In one of the more effective measures, the Civilian Conservation Corps (CCC) and Public Works Administration (PWA) helped to employ millions of unemployed workers. These included many of the “Okies” and other Dust Bowl migrants.

The Aftermath of the Dust Bowl

While these programs were necessary to help keep the Dust Bowl region afloat during the Great Depression, rapid changes were needed to help the environment in the long term.

The 1935 Soil Conservation Act created the Soil Conservation Service (SCS) that helped to standardize soil conservation practices. It also paid farmers to adopt more topsoil-friendly methods in order to prevent ecological destruction of arable lands.
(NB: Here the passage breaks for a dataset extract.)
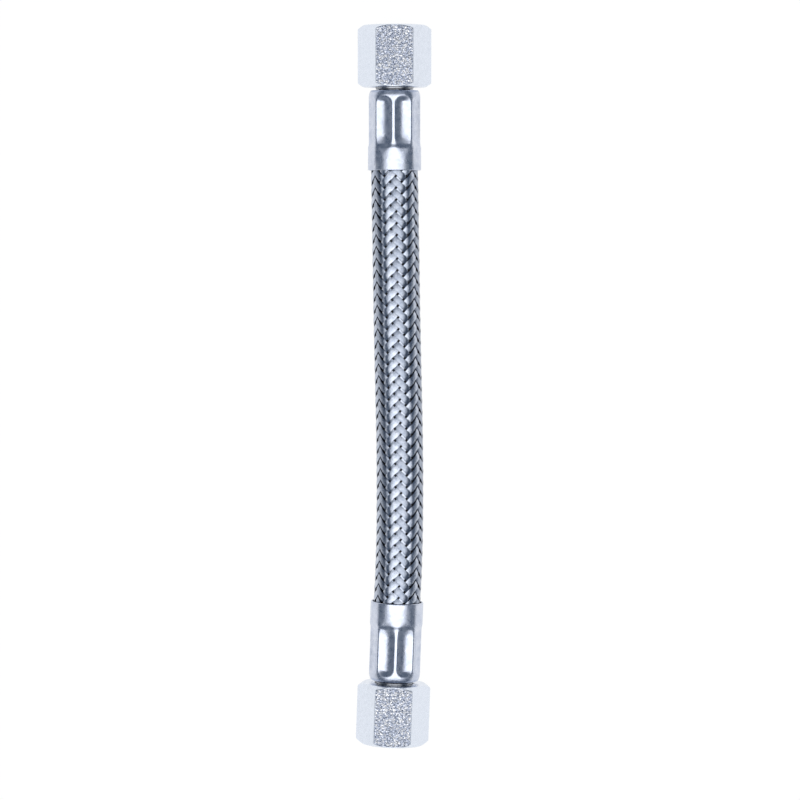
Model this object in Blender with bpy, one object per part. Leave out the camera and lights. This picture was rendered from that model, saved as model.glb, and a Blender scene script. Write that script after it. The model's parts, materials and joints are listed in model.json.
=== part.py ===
"""A short braided connection hose with a crimped ferrule and a loose union nut at each end.

The hose lies on a flat of each nut. +Y runs from the near fitting to the far one, +Z is up, and the
origin is under the middle of the whole hose, on the surface it lies on.
"""
from math import cos, pi, radians, sin, tan

import bmesh
import bpy
from mathutils import Vector

MM = 0.001

# Clearance between pieces that touch on the real hose
SEAT_GAP = 0.3 * MM

# Union nut
NUT_ACROSS_FLATS = 19.0 * MM
NUT_LENGTH = 18.3 * MM
NUT_THREAD_BORE = 14.95 * MM
NUT_BACK_WALL = 4.0 * MM
NUT_EDGE_START = 9.3 * MM
NUT_EDGE_ANGLE = radians(35)
NUT_LEAD_IN = 0.7 * MM
NUT_SIDES = 6
NUT_ROUND_SIDES = 48

# Nipple
NIPPLE_BORE = 7.0 * MM
TAIL_CREST_RADIUS = 4.3 * MM
TAIL_BARB_HEIGHT = 0.35 * MM
TAIL_BARBS = 4
TAIL_BARB_LENGTH = 3.2 * MM
TAIL_SETBACK = 1.5 * MM
TAIL_TIP_EDGE = 0.4 * MM
GROOVE_RADIUS = 4.6 * MM
LAND_RADIUS = 5.4 * MM
LAND_LENGTH = 1.2 * MM
NECK_RADIUS = 5.6 * MM
NECK_SHOWN = 0.9 * MM
FLANGE_RADIUS = 7.15 * MM
FLANGE_THICKNESS = 3.0 * MM
NIPPLE_SIDES = 32

# Flat sealing ring
GASKET_THICKNESS = 2.0 * MM
GASKET_BORE = 8.4 * MM
GASKET_RADIUS = 7.15 * MM

# Crimped ferrule
FERRULE_LENGTH = 23.7 * MM
FERRULE_WALL = 0.5 * MM
FERRULE_BACK_WALL = 1.2 * MM
FERRULE_RIDGE_RADIUS = 7.7 * MM
FERRULE_SKIRT_RADIUS = 7.9 * MM
FERRULE_BACK_RADIUS = 6.8 * MM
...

In 1937 another one of Roosevelt’s policies began to take effect in earnest. The Shelterbelt project was a massive undertaking that hoped to provide an immediate reduction in topsoil erosion and the subsequent dust storms.

The project called for millions of native trees to be planted throughout a stretch of land from the Canadian border to Texas to act as a windbreak. These trees would simultaneously slow down the winds as well as anchor the topsoil into the ground.

Despite opposition, the shelterbelt project was considered widely successful at helping to ease the effects of the Dust Bowl and reduce the intensity of the dust storms.

Only in 1939 when the drought ended and the rains returned did the Dust Bowl finally end. Areas that were lightly hit recovered relatively quickly. World War II in the early 1940s meant a dramatic increase in the demand for crops such as wheat, and the harvesting resumed.

However, other areas where the dust storms were more severe took much longer to recover. Land values plummeted in the aftermath and much more relief work was required to make the land suitable for farming, or any use, in the future.

The legacy of the Dust Bowl and Great Depression was of great pain and suffering. One can only hope the lessons learned can help prevent another environmental catastrophe in the future.